View the effects of autoprovisioning by observing the number of nodes increase.

Select Experiments from the left-hand side, then Runs. Click on the experiment run to view the graph and watch it execute.

View the container logs for the training step and take note of the low accuracy (~0.113).

7. Perform hyperparameter tuning

In order to determine parameters that result in higher accuracy, use Katib to execute a Study, which defines a search space for performing training with a range of different parameters.

Create a Study by applying an example file to the cluster:

kubectl apply -f https://raw.githubusercontent.com/kubeflow/katib/master/examples/gpu-example.yaml

This creates a Studyjob object. To view it:

kubectl get studyjob
kubectl describe studyjobs gpu-example

To view the Katib UI, connect to the modeldb-frontend pod:

kubectl port-forward svc/katib-ui 8082:80

In the browser, navigate to localhost:8082/katib and click on the gpu-example project. In the Explore Visualizations section, select Optimizer in the Group By dropdown, then click Compare.

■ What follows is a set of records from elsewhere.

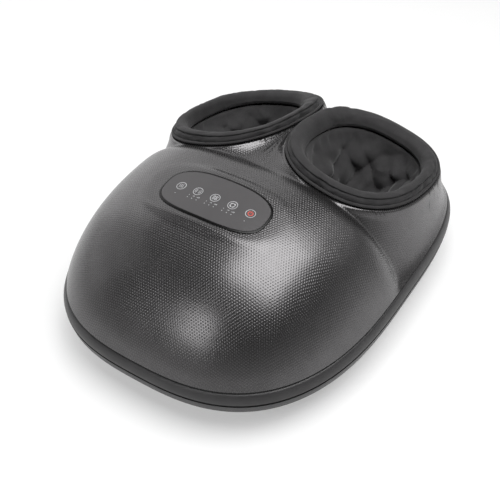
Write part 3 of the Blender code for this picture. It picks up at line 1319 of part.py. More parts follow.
def build():
    clear_scene()
    materials = {
        "cover": make_material("cover", (0.050, 0.049, 0.050), 0.38, 0.35),
        "casing": make_material("casing", (0.045, 0.044, 0.045), 0.45),
        "band": make_material("band", (0.018, 0.018, 0.018), 0.5),
        "panel": make_material("panel", (0.085, 0.080, 0.083), 0.30),
        "gloss": make_material("gloss", (0.010, 0.010, 0.010), 0.25),
        "fabric": make_material("fabric", (0.022, 0.022, 0.023), 0.9),
        "lining": make_material("lining", (0.012, 0.012, 0.013), 0.75),
        "rubber": make_material("rubber", (0.02, 0.02, 0.02), 0.8),
        "plastic": make_material("plastic", (0.35, 0.36, 0.37), 0.5),
        "gear": make_material("gear", (0.72, 0.70, 0.62), 0.45),
        "brass": make_material("brass", (0.60, 0.42, 0.16), 0.35, 1.0),
        "steel": make_material("steel", (0.45, 0.46, 0.48), 0.35, 1.0),
        "board": make_material("board", (0.02, 0.13, 0.05), 0.5),
        "film": make_material("film", (0.50, 0.24, 0.06), 0.4),
    }
    post_toe_x = BODY_HALF_WIDTH - POST_TOE_INSET
    post_places = four_places(post_toe_x, POST_TOE_MARGIN, POST_HEEL_X, POST_HEEL_MARGIN)
    toe_x = BODY_HALF_WIDTH - RUBBER_FOOT_TOE_INSET
    heel_x = BODY_HALF_WIDTH - RUBBER_FOOT_HEEL_INSET
    foot_places = four_places(toe_x, RUBBER_FOOT_TOE_MARGIN, heel_x, RUBBER_FOOT_HEEL_MARGIN)
    make_bottom_shell(materials["casing"], post_places, foot_places)
    make_top_cover(materials["cover"], post_places)
    make_trim_band(materials["band"])
    for place, (x, y) in foot_places.items():
        make_rubber_foot(place, x, y, materials["rubber"])
    for place, (x, y) in post_places.items():
        make_screw(place, x, y, materials["steel"])

    make_panel_bezel(materials["gloss"])
    make_panel_plate("panel_lens", BEZEL_WIDTH + SEAT_GAP, 0.0, LENS_THICKNESS - SEAT_GAP, materials["panel"])
    board_inset = BEZEL_WIDTH + BEZEL_LEDGE + SEAT_GAP * 2
    board_top = -LENS_THICKNESS - SEAT_GAP
    make_panel_plate("touch_board", board_inset, board_top, BOARD_THICKNESS, materials["board"])
    make_main_board(materials)
    make_power_inlet(materials["gloss"])
    make_drive(materials)
    make_air_supply(materials)

    disc_places = {"toe": DRIVE_Y - DRIVE_SPREAD, "heel": DRIVE_Y + DRIVE_SPREAD}
    half_box = WHEEL_PITCH_RADIUS + TOOTH_ADDENDUM + GEARBOX_MARGIN + GEARBOX_WALL / 2
    for side, word in ((1, "left"), (-1, "right")):
        make_collar_pad(word, side, materials["fabric"])
        make_collar_piping(word, side, materials["fabric"])
        make_foot_liner(word, side, materials["lining"])
        make_foot_bed(word, side, materials["plastic"], disc_places)
        make_heater_film(word, side, materials["film"])
        make_gearbox_lower(word, side, materials["plastic"], disc_places)
        make_gearbox_upper(word, side, materials["plastic"], disc_places)
        make_shaft_bush(f"inner_bush_{word}", side * (FOOT_X - half_box), materials["brass"])
        make_shaft_bush(f"outer_bush_{word}", side * (FOOT_X + half_box), materials["brass"])
        make_worm(word, side, side, materials["brass"])
        make_instep(word, side, materials)
        make_buzzer(word, side, materials)
        for end, y in disc_places.items():
            centre = (side * FOOT_X, y, 0.0)
            first = math.radians(90) if end == "toe" else math.radians(30)
            make_kneading_disc(end, word, centre, first, materials["plastic"])
            wheel_centre = (side * FOOT_X, y, DRIVE_Z)
            half_pitch = math.pi / WHEEL_TEETH
            tooth_at = math.radians(90) + half_pitch if end == "toe" else math.radians(-90)
            make_worm_wheel(end, word, wheel_centre, side, tooth_at, materials["gear"])


build()
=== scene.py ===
import math

import bmesh
import bpy
import numpy as np
from mathutils import Matrix, Vector, kdtree
from mathutils.geometry import delaunay_2d_cdt


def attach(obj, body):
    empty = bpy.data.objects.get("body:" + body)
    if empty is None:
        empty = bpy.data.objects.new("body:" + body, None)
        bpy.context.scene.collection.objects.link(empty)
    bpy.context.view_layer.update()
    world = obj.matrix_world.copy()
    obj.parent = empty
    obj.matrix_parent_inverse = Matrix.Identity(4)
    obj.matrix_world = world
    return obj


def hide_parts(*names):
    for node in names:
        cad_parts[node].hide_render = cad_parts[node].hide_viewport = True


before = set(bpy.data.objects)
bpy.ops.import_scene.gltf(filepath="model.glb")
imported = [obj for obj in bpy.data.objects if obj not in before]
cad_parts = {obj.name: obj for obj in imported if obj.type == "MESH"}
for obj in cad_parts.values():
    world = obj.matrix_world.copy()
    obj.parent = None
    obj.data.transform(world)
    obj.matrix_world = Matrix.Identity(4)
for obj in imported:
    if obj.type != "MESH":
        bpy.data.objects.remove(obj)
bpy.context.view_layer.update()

# Bottom casing. A thin injection-moulded tray of charcoal ABS that tapers in under the trim line,
# with a lip that the trim band and the top cover sit over.
BODY_HALF_WIDTH = 0.180
TOE_REACH = 0.231
HEEL_REACH = 0.233
TOE_POWER = 2.73
HEEL_POWER = 3.59
TAPER_SHARE = 0.016
WIDEST_Y = (TOE_REACH - HEEL_REACH) / 2
TOE_END_Y = WIDEST_Y - TOE_REACH
HEEL_END_Y = WIDEST_Y + HEEL_REACH
OUTLINE_STEPS = 192
SEAT_GAP = 0.0003
LOWER_LINE_Z = 0.045
BAND_HEIGHT = 0.0135
BAND_LEAN = 0.005
BAND_THICKNESS = 0.005
BAND_BULGE = 0.0012
BAND_GROOVE = 0.0012
UPPER_LINE_Z = LOWER_LINE_Z + BAND_HEIGHT
FOOT_HEIGHT = 0.0065
SHELL_LIP_INSET = BAND_LEAN + BAND_THICKNESS + 2 * SEAT_GAP
BASE_MARGIN = 0.034
# The ledge and lip faces in these strips are painted near black: painted shade for the groove under the
# trim band.
LEDGE_SHADE_STRIPS = (0, 1)
SHELL_SIDE_SHARES = ((0.012, 1.0), (0.016, 0.97), (0.060, 0.76), (0.075, 0.74), (0.44, 0.27), (0.70, 0.08))
OUTLINE_SAMPLES = 4096
SHARP_ANGLE = math.radians(38)
MOTTLE_SCALE = 60.0
GRAIN_SPAN = (0.3, 0.7)
POLISH_SHARES = (0.9, 1.15)


def oval_point(angle, power):
    """A point of a rounded oval with half sizes of 1."""
    waves = (math.cos(angle), math.sin(angle))
    return [math.copysign(abs(wave) ** (2 / power), wave) for wave in waves]


def outline_point(angle, inset):
    """A point of the plan outline, moved in by the inset."""
    toe_side = math.sin(angle) < 0
    across, along = oval_point(angle, TOE_POWER if toe_side else HEEL_POWER)
    along *= (TOE_REACH if toe_side else HEEL_REACH) - inset
    taper = 1 - TAPER_SHARE * along / HEEL_REACH
    return (BODY_HALF_WIDTH - inset) * taper * across, WIDEST_Y + along


def even_turns(point_at, steps):
    """Angles that cut a closed outline into stretches of the same length."""
    fine = [Vector(point_at(2 * math.pi * i / OUTLINE_SAMPLES)) for i in range(OUTLINE_SAMPLES + 1)]
    ways = np.concatenate([[0.0], np.cumsum([(b - a).length for a, b in zip(fine, fine[1:])])])
    marks = np.linspace(0.0, ways[-1], steps + 1)[:-1]
    return list(np.interp(marks, ways, np.linspace(0.0, 2 * math.pi, OUTLINE_SAMPLES + 1)))


OUTLINE_TURNS = even_turns(lambda angle: outline_point(angle, 0.0), OUTLINE_STEPS)


def outline_ring(inset, z):
    ring = []
    for angle in OUTLINE_TURNS:
        x, y = outline_point(angle, inset)
        ring.append(Vector((x, y, z)))
    return ring


def new_object(name, data):
    made = bpy.data.objects.new(name, data)
    bpy.context.scene.collection.objects.link(made)
    return made


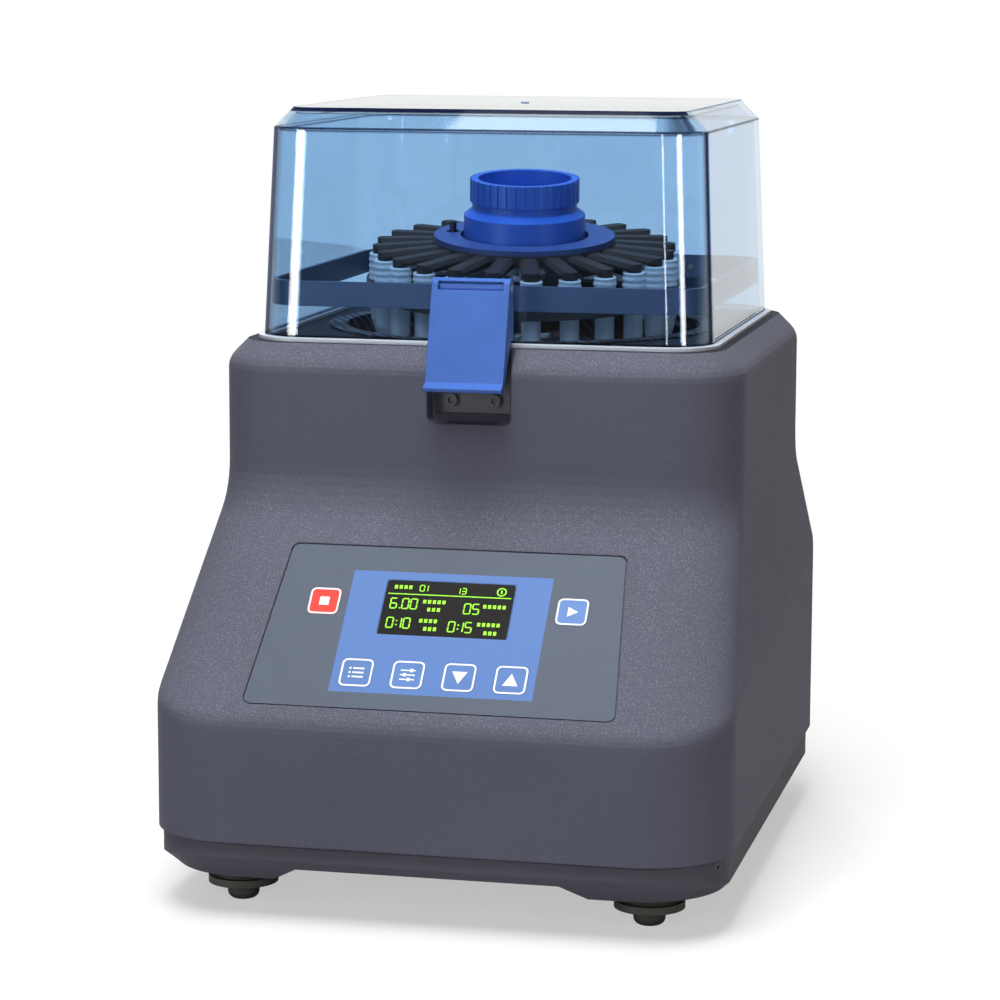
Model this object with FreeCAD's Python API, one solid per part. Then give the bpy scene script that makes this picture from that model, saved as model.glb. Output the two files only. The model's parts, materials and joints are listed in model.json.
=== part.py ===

View the creation of a new GPU node pool:

gcloud container node-pools list --cluster ${CLUSTER}

View the creation of new nodes:

kubectl get nodes

In the Katib UI, interact with the various graphs to determine which combination of parameters results in the highest accuracy. Grouping by optimizer type is one way to find consistently higher accuracies. Gather a set of parameters to use in a new run of the pipeline.

8. Run a better pipeline

In the pipelines UI, clone the previous experiment run and update the arguments to match the parameters for one of the runs with higher accuracies from the Katib UI. Execute the pipeline and watch for the resulting accuracy, which should be closer to 0.98.

Approximately 5 minutes after the last run completes, check the cluster nodes to verify that GPU nodes have disappeared.

9. Cleanup

From the application directory created by kfctl, issue a cleanup command:

kfctl delete k8s

The cluster will scale back down to the default node pool, removing all nodes created by NAP.